Llandudno is where a little girl named Alice Pleasance Liddell vacationed as a child, and she shared stories of her time at the beach with Charles Lutwidge Dodgson who we know better by his pen name, Lewis Carroll.   There's a neat little trail you can follow showing familiarities from his book, Alice in Wonderland.  We saw a few, but didn't have time to cover the whole trail.  Dodgson was family friends with the dean of Christ Church College at Oxford, Henry Liddell who was Alice's father. 


The sun was starting to set as we decided to walk out to the pier.  The pier was built in 1878 and extended in 1884 and it's the longest pier in Wales!  (Check!)  The tide was out but coming back in.


Great Orme.  Can you see the people down by where the rocks meet the cliffs on the left?  There's a guy in a red sweater, and he's super tiny.  How did they even get down there?  Also notice that the town name Llandudno is shaved into the green grass above them.

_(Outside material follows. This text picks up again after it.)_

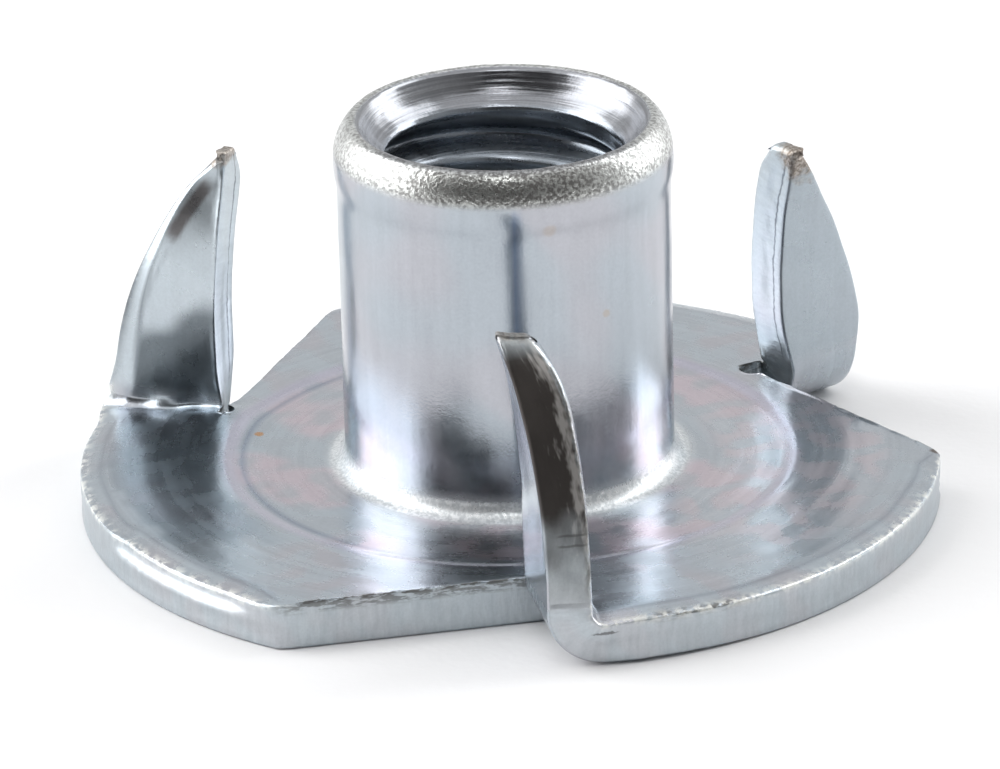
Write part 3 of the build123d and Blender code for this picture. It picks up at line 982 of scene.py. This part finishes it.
# rust spot, specks, a dark corner and a nick
Pw = N.vec("ADD", P, N.scale((0.08, 0.08, 0.08), N.sub(n_spot, 0.5)))
for at, size, amount, tint in (
        ((-5.593, 1.30, 1.0), 0.11, 0.80, rgb(0.52, 0.27, 0.10)),
        ((2.145, -2.953, 5.47), 0.10, 0.45, rgb(0.46, 0.38, 0.27)),
        ((0.945, -3.526, 7.65), 0.15, 0.40, rgb(0.48, 0.40, 0.31)),
        ((9.40, -0.60, 1.02), 0.14, 0.90, rgb(0.09, 0.065, 0.05))):
    m_ = N.step(N.vec("DISTANCE", Pw, at, value=True), size * 1.25, size * 0.6)
    col = N.mix(N.mul(m_, amount), col, tint)
nick = N.step(N.vec("LENGTH", N.vec("MULTIPLY", N.vec("SUBTRACT", Pw, (1.90, -9.28, 0.80)), (0.22, 0.22, 1.6)), value=True), 0.075, 0.045)
col = N.mix(N.mul(nick, 0.75), col, rgb(0.11, 0.11, 0.11))

ra_, rb2 = parts_of(vattr("rough"))[:2]
rgh = N.add(N.blend(local, ra_, rb2), N.mul(N.sub(n_fine, 0.5), 0.06))
rgh = N.blend(N.math("MAXIMUM", tips, N.math("MAXIMUM", smut, burr)), rgh, 0.5)

# relief, in millimetres
a_fine, a_spot, a_lay = parts_of(vattr("amp"))
h_ = N.mul(N.sub(n_grain, 0.5), 0.0013)
h_ = N.add(h_, N.mul(N.sub(n_fine, 0.5), a_fine), N.mul(N.sub(n_spot, 0.5), a_spot), N.mul(N.sub(lay, 0.5), a_lay))
bmp = N.put("Bump")
bmp.inputs["Strength"].default_value = 1.0
bmp.inputs["Distance"].default_value = 0.001
N.feed(bmp.inputs["Height"], h_)

bsdf = N.put("BsdfPrincipled")
N.feed(bsdf.inputs["Base Color"], col)
# the beads, partly burnished wear and partly a painted highlight, and the fillet at the barrel's foot with its painted
# highlight, are made less metallic so their light colour shows from every side
N.feed(bsdf.inputs["Metallic"], N.sub(1.0, N.math("MAXIMUM", N.mul(bead_highlight, 0.55), N.attr("matt"))))
N.feed(bsdf.inputs["Roughness"], rgh)
N.feed(bsdf.inputs["Normal"], bmp.outputs[0])
N.feed(N.put("OutputMaterial").inputs[0], bsdf.outputs[0])
mesh.materials.append(mat)

# ---- floor, light, camera ---------------------------------------------------------
fm = bpy.data.meshes.new("floor")
S = 0.6
fm.from_pydata([(-S, -S, 0), (S, -S, 0), (S, S, 0), (-S, S, 0)], [], [(0, 1, 2, 3)])
floor = bpy.data.objects.new("floor", fm)
bpy.context.scene.collection.objects.link(floor)
fmat = bpy.data.materials.new("floor_white")
fmat.use_nodes = True
Fn = Nodes(fmat.node_tree)
fp = Fn.put("TexCoord").outputs["Object"]
f_n = Fn.noise(fp, 60.0, 3.0, 0.5)
f_g = Fn.noise(fp, 2500.0, 2.0, 0.6)
fb = Fn.put("BsdfPrincipled")
Fn.feed(fb.inputs["Base Color"], Fn.mix(f_n, rgb(0.805, 0.805, 0.815), rgb(0.830, 0.830, 0.835)))
Fn.feed(fb.inputs["Roughness"], Fn.blend(f_n, 0.66, 0.74))
fbump = Fn.put("Bump")
fbump.inputs["Distance"].default_value = 0.00001
Fn.feed(fbump.inputs["Height"], f_g)
Fn.feed(fb.inputs["Normal"], fbump.outputs[0])
Fn.feed(Fn.put("OutputMaterial").inputs[0], fb.outputs[0])
fm.materials.append(fmat)

world = bpy.data.worlds.new("studio")
bpy.context.scene.world = world
world.use_nodes = True
wt = world.node_tree
wt.nodes.clear()
wl = wt.links.new


def wmath(op, a, b=None, c=None):
    n = wt.nodes.new("ShaderNodeMath")
    n.operation = op
    for i, v in enumerate((a, b, c)):
        if v is None:
            continue
        if isinstance(v, (int, float)):
            n.inputs[i].default_value = v
        else:
            wl(v, n.inputs[i])
    return n.outputs[0]


def wrange(v, a, b, c, d):
    n = wt.nodes.new("ShaderNodeMapRange")
    n.interpolation_type = "SMOOTHSTEP"
    for key, val in (("Value", v), ("From Min", a), ("From Max", b), ("To Min", c), ("To Max", d)):
        if isinstance(val, (int, float)):
            n.inputs[key].default_value = val
        else:
            wl(val, n.inputs[key])
    return n.outputs[0]


tc = wt.nodes.new("ShaderNodeTexCoord")
sep = wt.nodes.new("ShaderNodeSeparateXYZ")
wl(tc.outputs["Generated"], sep.inputs[0])
az = wmath("DIVIDE", wmath("ARCTAN2", sep.outputs[1], sep.outputs[0]), 2 * math.pi)
az = wmath("WRAP", az, 1.0, 0.0)
el = wmath("MULTIPLY", wmath("ARCSINE", sep.outputs[2]), 180 / math.pi)
ramp = wt.nodes.new("ShaderNodeValToRGB")
# brightness round the horizon, anticlockwise from the nut's right
AROUND = [(0, .50), (6, .55), (11, 4.4), (37, 4.4), (44, .80), (138, .80), (150, 4.4),
          (198, 4.4), (208, .05), (284, .05), (298, .26), (340, .50), (360, .50)]
cr = ramp.color_ramp
cr.interpolation = "LINEAR"
while len(cr.elements) < len(AROUND):
    cr.elements.new(0.5)
for e_, (deg, val) in zip(cr.elements, AROUND):
    e_.position = deg / 360.0
    e_.color = (val / 5, val / 5, val / 5, 1)
wl(az, ramp.inputs[0])
sides = wmath("MULTIPLY", ramp.outputs[0], 5.0)
high = wrange(el, 48, 62, 0, 1)
# the dark part of the room stands higher over the horizon at the front left
az_deg = wmath("MULTIPLY", az, 360.0)
lift = wmath("MULTIPLY", wrange(az_deg, 196, 206, 0, 1), wrange(az_deg, 238, 256, 1, 0))
top = wmath("MULTIPLY_ADD", lift, 13.0, 3.0)
low = wrange(el, -2, top, 1, 0)
val = wmath("ADD", wmath("MULTIPLY", sides, wmath("SUBTRACT", 1.0, high)), wmath("MULTIPLY", high, 1.15))
val = wmath("ADD", wmath("MULTIPLY", val, wmath("SUBTRACT", 1.0, low)), wmath("MULTIPLY", low, 0.90))
# a small lamp high in front
aim = wt.nodes.new("ShaderNodeVectorMath")
aim.operation = "DOT_PRODUCT"
wl(tc.outputs["Generated"], aim.inputs[0])
aim.inputs[1].default_value = (0.0, -math.cos(math.radians(57)), math.sin(math.radians(57)))
lamp = wrange(aim.outputs["Value"], math.cos(math.radians(8.0)), math.cos(math.radians(5.0)), 0, 5.0)
val = wmath("ADD", val, lamp)
comb = wt.nodes.new("ShaderNodeCombineColor")
for i in range(3):
    wl(val, comb.inputs[i])
bg = wt.nodes.new("ShaderNodeBackground")
wl(comb.outputs[0], bg.inputs["Color"])
bg.inputs["Strength"].default_value = 1.0
wo = wt.nodes.new("ShaderNodeOutputWorld")
wl(bg.outputs[0], wo.inputs["Surface"])

bpy.context.scene.view_settings.view_transform = "Standard"
bpy.context.scene.view_settings.look = "None"

cam_data = bpy.data.cameras.new("camera")
cam = bpy.data.objects.new("camera", cam_data)
bpy.context.scene.collection.objects.link(cam)
cam_data.sensor_fit = "HORIZONTAL"
cam_data.sensor_width = 36.0
cam_data.lens = 36.0 * 7696.18 / 1000.0
cam_data.clip_start, cam_data.clip_end = 0.01, 10.0
e, rho = 0.3954292, -0.0235619
fw = Vector((0, math.cos(e), -math.sin(e)))
right = Vector((1, 0, 0))
up = Vector((0, math.sin(e), math.cos(e)))
r2 = math.cos(rho) * right + math.sin(rho) * up
u2 = -math.sin(rho) * right + math.cos(rho) * up
target = Vector((-0.187668, 0.0, 2.626796)) * 0.001
eye = target - fw * 0.170
M4 = Matrix((
    (r2.x, u2.x, -fw.x, eye.x),
    (r2.y, u2.y, -fw.y, eye.y),
    (r2.z, u2.z, -fw.z, eye.z),
    (0, 0, 0, 1)))
cam.matrix_world = M4
bpy.context.scene.camera = cam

The very, very Victorian town of Llandudno.  The pier that we were on was lots of fun, and probably would have been even more fun in the summer (are you sensing a theme here?)  There were several arcades with games that the kids enjoyed playing.  In the summer, there are some rides on the boardwalk that are in operation, but unfortunately weren't operating in November.


Close up of Little Orme.


Listen up Cape Cod, Martha's Vineyard and Nantucket.  Here we have massive amounts of windmills in the Irish Sea.  If I hadn't used my zoom lens, you almost can't see them.  But I can see them, and not only do I think they look super cool, but think of all of the awesome renewable, environment saving electricity they are producing!  You could have this too!


The longest pier in Wales after sunset with my crew.


I couldn't get over how beautiful this town was.  It was definitely unlike any other we have been to in Europe thus far.  The population of Llandudno is just under 21,000 but I'm sure that swells in the summer.


Follow the White Rabbit!


The town of Llandudno, Wales.


The town was all decorated for Christmas.  And notice the Yankee Candle store! Ha!


We came across the White Rabbit from Alice in Wonderland in downtown Llandudno!